What the task asks: From the line with "# ---- origin" to the line with "for node in", both lines included, set down exactly those lines, please, and no others.

Extracted material:
┌──
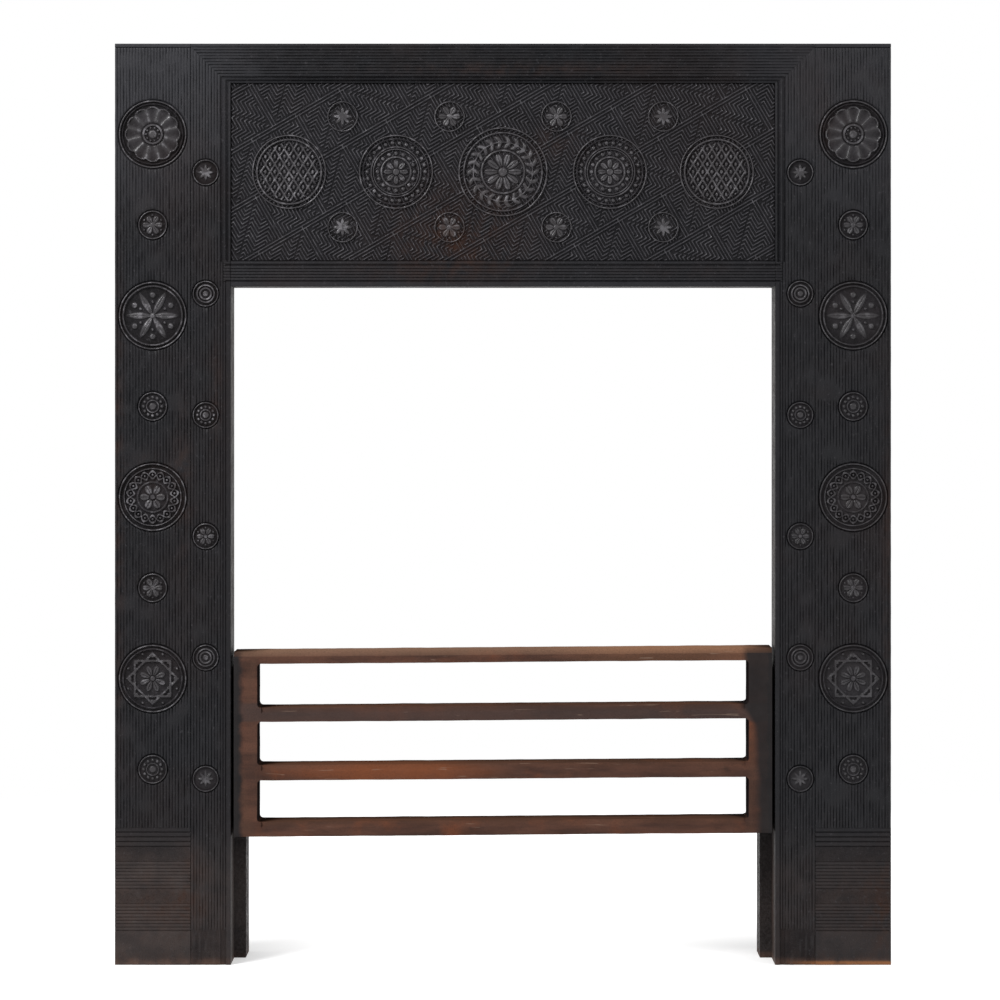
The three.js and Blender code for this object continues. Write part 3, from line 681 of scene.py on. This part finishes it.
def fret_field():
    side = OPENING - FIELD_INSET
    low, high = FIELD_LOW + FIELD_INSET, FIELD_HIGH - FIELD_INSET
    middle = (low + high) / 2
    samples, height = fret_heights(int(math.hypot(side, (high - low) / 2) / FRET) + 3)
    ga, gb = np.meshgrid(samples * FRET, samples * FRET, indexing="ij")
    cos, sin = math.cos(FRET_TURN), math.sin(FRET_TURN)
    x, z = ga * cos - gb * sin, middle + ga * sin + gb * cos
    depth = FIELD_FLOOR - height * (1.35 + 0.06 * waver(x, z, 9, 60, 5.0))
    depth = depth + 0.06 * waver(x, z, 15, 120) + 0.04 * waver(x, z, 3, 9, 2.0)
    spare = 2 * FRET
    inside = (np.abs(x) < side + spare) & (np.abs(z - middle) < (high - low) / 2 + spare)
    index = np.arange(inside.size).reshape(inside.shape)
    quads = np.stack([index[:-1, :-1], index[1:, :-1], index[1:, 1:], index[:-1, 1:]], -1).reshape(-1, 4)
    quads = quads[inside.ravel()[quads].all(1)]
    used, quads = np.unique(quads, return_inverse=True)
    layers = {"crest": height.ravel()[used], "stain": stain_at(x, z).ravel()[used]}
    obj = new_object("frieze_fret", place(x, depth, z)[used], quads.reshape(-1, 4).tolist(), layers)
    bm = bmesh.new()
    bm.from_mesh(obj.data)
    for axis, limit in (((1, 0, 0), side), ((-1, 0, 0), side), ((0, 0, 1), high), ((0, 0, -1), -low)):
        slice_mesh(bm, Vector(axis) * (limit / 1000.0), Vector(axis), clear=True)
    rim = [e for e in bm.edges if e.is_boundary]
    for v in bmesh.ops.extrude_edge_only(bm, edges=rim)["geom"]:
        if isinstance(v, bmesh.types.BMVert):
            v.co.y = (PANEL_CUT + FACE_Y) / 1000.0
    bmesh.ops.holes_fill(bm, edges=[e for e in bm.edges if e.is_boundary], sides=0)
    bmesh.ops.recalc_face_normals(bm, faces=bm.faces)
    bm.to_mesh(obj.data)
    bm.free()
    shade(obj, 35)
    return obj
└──
┌──
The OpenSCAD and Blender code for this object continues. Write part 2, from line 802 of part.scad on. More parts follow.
└──
┌──
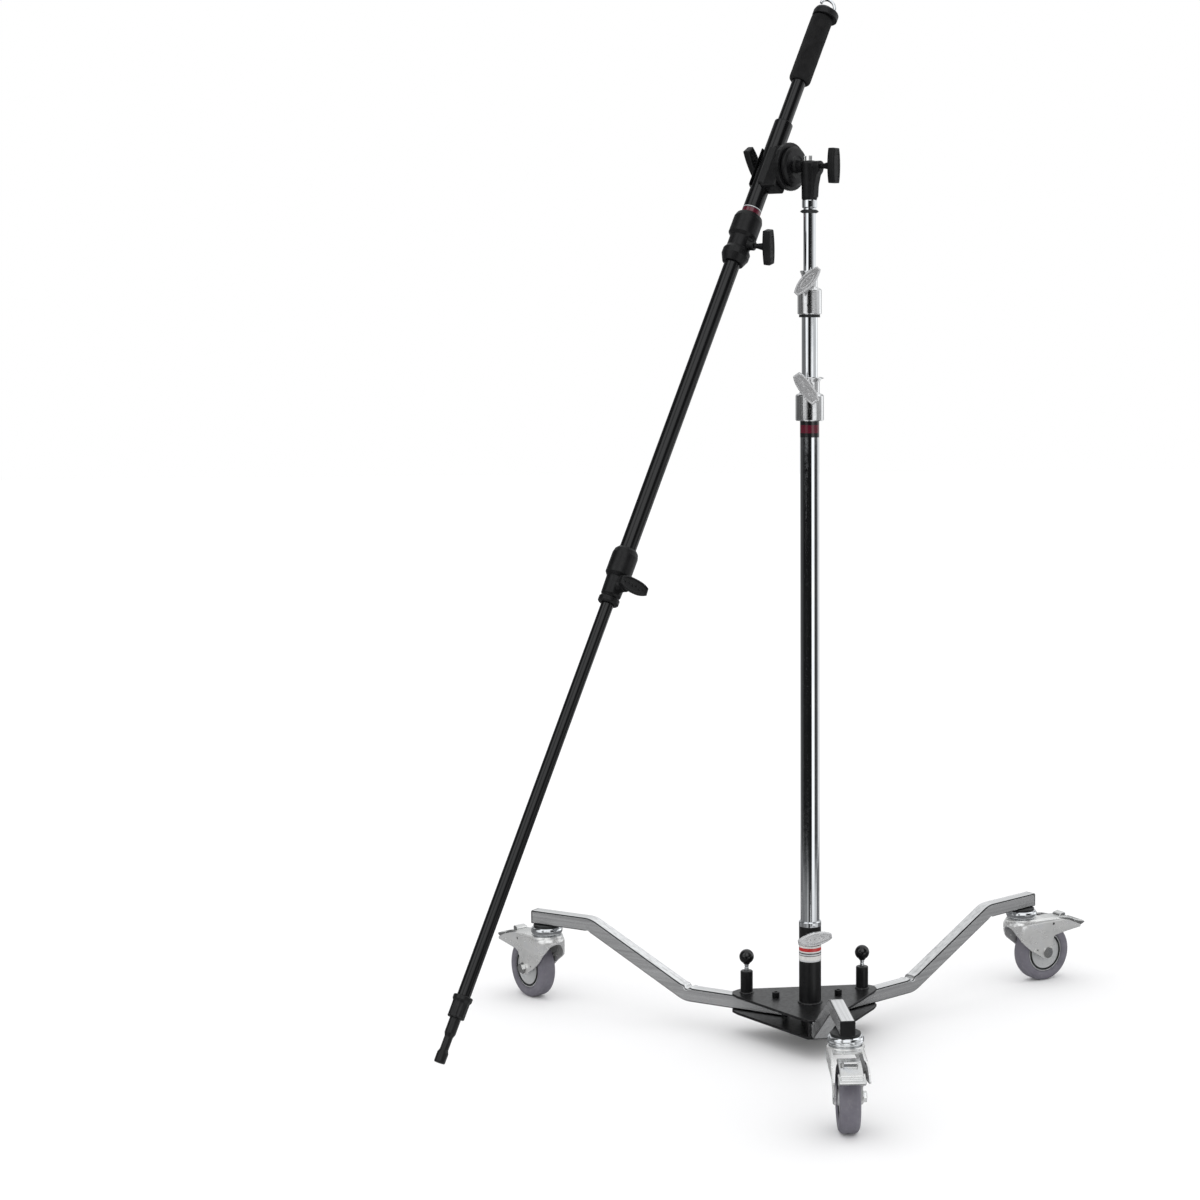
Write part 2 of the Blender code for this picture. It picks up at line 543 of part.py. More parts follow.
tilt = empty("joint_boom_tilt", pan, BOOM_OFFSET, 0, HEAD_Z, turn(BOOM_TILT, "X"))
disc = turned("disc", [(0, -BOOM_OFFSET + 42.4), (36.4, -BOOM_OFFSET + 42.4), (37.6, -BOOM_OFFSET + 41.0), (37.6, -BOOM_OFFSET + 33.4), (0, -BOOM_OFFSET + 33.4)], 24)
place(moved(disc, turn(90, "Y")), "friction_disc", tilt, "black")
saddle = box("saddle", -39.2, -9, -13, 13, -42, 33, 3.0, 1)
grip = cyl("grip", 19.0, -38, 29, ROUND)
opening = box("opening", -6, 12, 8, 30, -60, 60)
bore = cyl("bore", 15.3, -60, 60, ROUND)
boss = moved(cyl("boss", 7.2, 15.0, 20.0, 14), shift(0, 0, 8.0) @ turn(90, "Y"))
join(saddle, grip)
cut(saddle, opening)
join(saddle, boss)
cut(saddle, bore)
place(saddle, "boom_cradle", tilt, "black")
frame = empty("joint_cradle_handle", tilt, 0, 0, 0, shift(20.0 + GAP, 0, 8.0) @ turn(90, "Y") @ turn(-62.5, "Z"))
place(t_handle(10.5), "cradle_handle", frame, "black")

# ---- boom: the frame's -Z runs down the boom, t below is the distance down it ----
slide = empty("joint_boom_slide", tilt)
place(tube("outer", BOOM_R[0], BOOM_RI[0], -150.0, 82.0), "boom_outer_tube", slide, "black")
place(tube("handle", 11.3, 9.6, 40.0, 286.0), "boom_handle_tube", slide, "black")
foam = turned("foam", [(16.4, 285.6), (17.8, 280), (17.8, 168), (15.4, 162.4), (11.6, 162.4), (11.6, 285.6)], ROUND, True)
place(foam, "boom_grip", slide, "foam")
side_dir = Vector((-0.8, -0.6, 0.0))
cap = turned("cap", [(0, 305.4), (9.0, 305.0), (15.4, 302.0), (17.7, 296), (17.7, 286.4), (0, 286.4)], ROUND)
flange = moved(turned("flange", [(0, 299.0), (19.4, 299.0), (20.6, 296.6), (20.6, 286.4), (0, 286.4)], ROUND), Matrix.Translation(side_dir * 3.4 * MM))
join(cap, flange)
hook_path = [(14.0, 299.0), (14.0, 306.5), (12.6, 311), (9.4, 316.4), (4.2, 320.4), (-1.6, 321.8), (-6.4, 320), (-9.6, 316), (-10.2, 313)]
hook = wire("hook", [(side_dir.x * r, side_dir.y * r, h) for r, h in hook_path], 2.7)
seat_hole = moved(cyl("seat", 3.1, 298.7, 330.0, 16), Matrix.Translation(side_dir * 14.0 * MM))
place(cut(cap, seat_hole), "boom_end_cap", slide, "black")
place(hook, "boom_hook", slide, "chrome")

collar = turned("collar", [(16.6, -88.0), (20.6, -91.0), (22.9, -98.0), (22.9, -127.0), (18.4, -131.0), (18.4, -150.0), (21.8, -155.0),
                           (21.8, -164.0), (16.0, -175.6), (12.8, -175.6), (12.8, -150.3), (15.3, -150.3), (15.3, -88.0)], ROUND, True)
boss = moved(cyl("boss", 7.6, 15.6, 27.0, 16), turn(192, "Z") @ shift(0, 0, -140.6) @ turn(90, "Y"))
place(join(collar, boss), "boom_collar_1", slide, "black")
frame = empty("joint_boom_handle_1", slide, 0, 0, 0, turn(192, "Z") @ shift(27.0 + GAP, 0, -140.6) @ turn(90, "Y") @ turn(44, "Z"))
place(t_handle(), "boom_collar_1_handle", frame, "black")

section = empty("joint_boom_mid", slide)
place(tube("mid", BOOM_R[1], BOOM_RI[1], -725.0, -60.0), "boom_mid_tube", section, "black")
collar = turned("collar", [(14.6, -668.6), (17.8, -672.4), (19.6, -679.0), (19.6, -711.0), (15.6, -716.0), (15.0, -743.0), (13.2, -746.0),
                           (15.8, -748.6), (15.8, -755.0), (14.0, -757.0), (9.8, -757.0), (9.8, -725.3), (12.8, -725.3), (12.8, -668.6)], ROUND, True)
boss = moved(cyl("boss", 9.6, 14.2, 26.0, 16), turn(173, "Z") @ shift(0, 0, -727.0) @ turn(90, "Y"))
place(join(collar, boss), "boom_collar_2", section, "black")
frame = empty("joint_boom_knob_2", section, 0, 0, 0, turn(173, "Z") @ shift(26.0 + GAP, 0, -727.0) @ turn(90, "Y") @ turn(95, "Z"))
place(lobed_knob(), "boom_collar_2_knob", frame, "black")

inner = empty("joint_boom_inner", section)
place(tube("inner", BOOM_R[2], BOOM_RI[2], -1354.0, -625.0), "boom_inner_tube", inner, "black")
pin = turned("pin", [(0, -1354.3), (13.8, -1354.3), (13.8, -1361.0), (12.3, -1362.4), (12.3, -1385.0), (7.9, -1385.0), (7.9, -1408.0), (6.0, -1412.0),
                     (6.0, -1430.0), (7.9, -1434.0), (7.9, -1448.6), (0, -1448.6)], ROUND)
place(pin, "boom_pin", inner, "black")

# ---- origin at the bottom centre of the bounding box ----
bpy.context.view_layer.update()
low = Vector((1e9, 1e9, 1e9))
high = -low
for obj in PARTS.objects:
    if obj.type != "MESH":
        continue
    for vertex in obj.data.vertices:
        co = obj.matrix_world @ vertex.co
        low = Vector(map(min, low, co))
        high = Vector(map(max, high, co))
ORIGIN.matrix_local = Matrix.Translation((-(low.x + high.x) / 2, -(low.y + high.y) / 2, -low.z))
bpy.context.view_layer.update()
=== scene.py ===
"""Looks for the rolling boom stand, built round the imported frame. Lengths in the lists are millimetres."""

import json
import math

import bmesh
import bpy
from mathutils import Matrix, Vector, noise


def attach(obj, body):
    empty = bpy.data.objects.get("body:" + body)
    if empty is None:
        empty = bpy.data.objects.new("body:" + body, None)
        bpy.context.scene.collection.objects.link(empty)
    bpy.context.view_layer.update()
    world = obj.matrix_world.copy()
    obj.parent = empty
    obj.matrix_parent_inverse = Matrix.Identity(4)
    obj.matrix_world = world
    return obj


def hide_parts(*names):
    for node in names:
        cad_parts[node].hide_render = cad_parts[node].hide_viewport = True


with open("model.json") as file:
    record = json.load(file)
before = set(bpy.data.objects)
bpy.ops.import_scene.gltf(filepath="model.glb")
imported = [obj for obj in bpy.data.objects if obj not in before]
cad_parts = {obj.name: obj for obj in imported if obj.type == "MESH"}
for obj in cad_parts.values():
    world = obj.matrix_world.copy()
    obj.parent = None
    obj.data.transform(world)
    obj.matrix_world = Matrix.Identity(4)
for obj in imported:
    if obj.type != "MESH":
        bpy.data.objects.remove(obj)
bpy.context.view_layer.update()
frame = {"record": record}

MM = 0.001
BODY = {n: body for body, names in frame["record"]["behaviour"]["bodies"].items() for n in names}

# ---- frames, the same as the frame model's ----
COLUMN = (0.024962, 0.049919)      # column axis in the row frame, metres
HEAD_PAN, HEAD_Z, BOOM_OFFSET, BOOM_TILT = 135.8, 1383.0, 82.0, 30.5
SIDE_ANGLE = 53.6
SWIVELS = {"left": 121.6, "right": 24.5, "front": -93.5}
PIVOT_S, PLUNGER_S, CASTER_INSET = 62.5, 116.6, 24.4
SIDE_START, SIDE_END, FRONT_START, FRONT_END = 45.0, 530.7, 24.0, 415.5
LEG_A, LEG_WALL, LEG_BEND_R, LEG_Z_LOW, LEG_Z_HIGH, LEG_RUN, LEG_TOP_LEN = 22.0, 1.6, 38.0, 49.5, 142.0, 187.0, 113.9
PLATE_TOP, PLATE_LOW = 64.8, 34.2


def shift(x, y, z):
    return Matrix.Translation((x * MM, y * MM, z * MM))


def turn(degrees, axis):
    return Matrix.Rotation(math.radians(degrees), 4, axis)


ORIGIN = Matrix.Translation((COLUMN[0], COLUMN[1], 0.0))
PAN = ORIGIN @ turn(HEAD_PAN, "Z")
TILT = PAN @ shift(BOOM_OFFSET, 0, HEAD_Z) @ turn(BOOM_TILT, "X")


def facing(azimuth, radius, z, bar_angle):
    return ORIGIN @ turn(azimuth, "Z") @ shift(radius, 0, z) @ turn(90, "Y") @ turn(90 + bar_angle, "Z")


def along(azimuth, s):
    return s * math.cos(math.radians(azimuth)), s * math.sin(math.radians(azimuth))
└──
Expected output:
# ---- origin at the bottom centre of the bounding box ----
bpy.context.view_layer.update()
low = Vector((1e9, 1e9, 1e9))
high = -low
for obj in PARTS.objects:
    if obj.type != "MESH":
        continue
    for vertex in obj.data.vertices:
        co = obj.matrix_world @ vertex.co
        low = Vector(map(min, low, co))
        high = Vector(map(max, high, co))
ORIGIN.matrix_local = Matrix.Translation((-(low.x + high.x) / 2, -(low.y + high.y) / 2, -low.z))
bpy.context.view_layer.update()
=== scene.py ===
"""Looks for the rolling boom stand, built round the imported frame. Lengths in the lists are millimetres."""

import json
import math

import bmesh
import bpy
from mathutils import Matrix, Vector, noise


def attach(obj, body):
    empty = bpy.data.objects.get("body:" + body)
    if empty is None:
        empty = bpy.data.objects.new("body:" + body, None)
        bpy.context.scene.collection.objects.link(empty)
    bpy.context.view_layer.update()
    world = obj.matrix_world.copy()
    obj.parent = empty
    obj.matrix_parent_inverse = Matrix.Identity(4)
    obj.matrix_world = world
    return obj


def hide_parts(*names):
    for node in names:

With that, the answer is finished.